They cause so much distress...

----------


## Maryd.

Went shopping for my son, snape today. And we bought a blue and green outfit. It reminded me of that old quote...

'Blue and green should never be seen... Not sure if there is more to that, but my little remark was...

'Blue and green should never be seen, except of course if you're younger than a teen.'  :Wink:

----------


## IceM

This one is by far not as good as my other original ones, but I found it comical, considering the thread.

"Everyone makes quotes daily: and MINE are famous?"

I don't know. It's not an epoch of brilliance like some of the others I like, but it's funny to me.

----------


## Heathcliff

These quotes are all awesome you guys...

"After all the times they've made me cry, making me feel absolutely worthless; all of the things they said to me, that crushed all of my hopes and dreams, they told me I was wrong, bad and nothing. After all of that, they want me back."
- I guess this isn't really a quote, but if I become someone really important, then this is something to be remembered.
Writing from the heart makes the best work.

----------


## Leannain

"Goodness gracious - blessed be the day I decided to get sniped. Not only it released me from the jail(children) most males join with taste, I also allowed Mankind to go from Homo Sapiens Sapiens, to Homo Superior."

----------


## Maryd.

> "Goodness gracious - blessed be the day I decided to get sniped. Not only it released me from the jail(children) most males join with taste, I also allowed Mankind to go from Homo Sapiens Sapiens, to Homo Superior."


Wow Leannain, is that yours?

----------


## Maximilianus

_"Leave my hunches alone, unless you want me to go after yours"_ - ultimatum for discouraging fellows.

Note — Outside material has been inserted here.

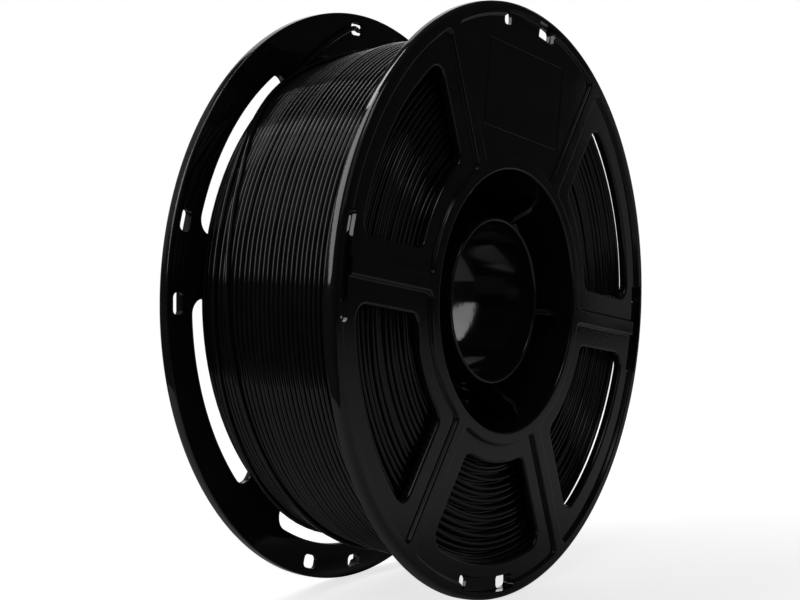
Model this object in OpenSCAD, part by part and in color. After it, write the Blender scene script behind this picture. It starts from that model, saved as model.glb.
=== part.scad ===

_"After sending a PM, there's no way to bring it back for edition, no refraining from the words already sent, there are no do-overs. Beware of the word you send, and to whom you send it, for you may make someone's day... or you may set their soul astray"_ - just a piece of advice  :Smile:

----------


## Heathcliff

> _"After sending a PM, there's no way to bring it back for edition, no refraining from the words already sent, there are no do-overs. Beware of the word you send, and to whom you send it, for you may make someone's day... or you may set their soul astray"_ - just a piece of advice


Well, that advice would have helped about ten minutes ago.
Nah, I'm a good girl.

----------


## Maximilianus

> Well, that advice would have helped about ten minutes ago.
> Nah, I'm a good girl.


I'm sure you are  :Nod:

----------


## Maryd.

> Well, that advice would have helped about ten minutes ago.
> Nah, I'm a good girl.



Hmmm...
 :Cold:

----------


## Heathcliff

> Hmmm...


Never fear,
mother dear.
For with my knowledge of things of no relation,
I shall SAVE THE WORLD!!

Nope. I'm a good girl. :Angel:  :Angel:  :Angel:

----------


## Maryd.

> Never fear,
> mother dear.
> For with my knowledge of things of no relation,
> I shall SAVE THE WORLD!!
> 
> Nope. I'm a good girl.


Wow dear... The world, that's a big task. But I know you can do it. Mwah! :Banana:  :Banana:

----------


## Heathcliff

> Wow dear... The world, that's a big task. But I know you can do it. Mwah!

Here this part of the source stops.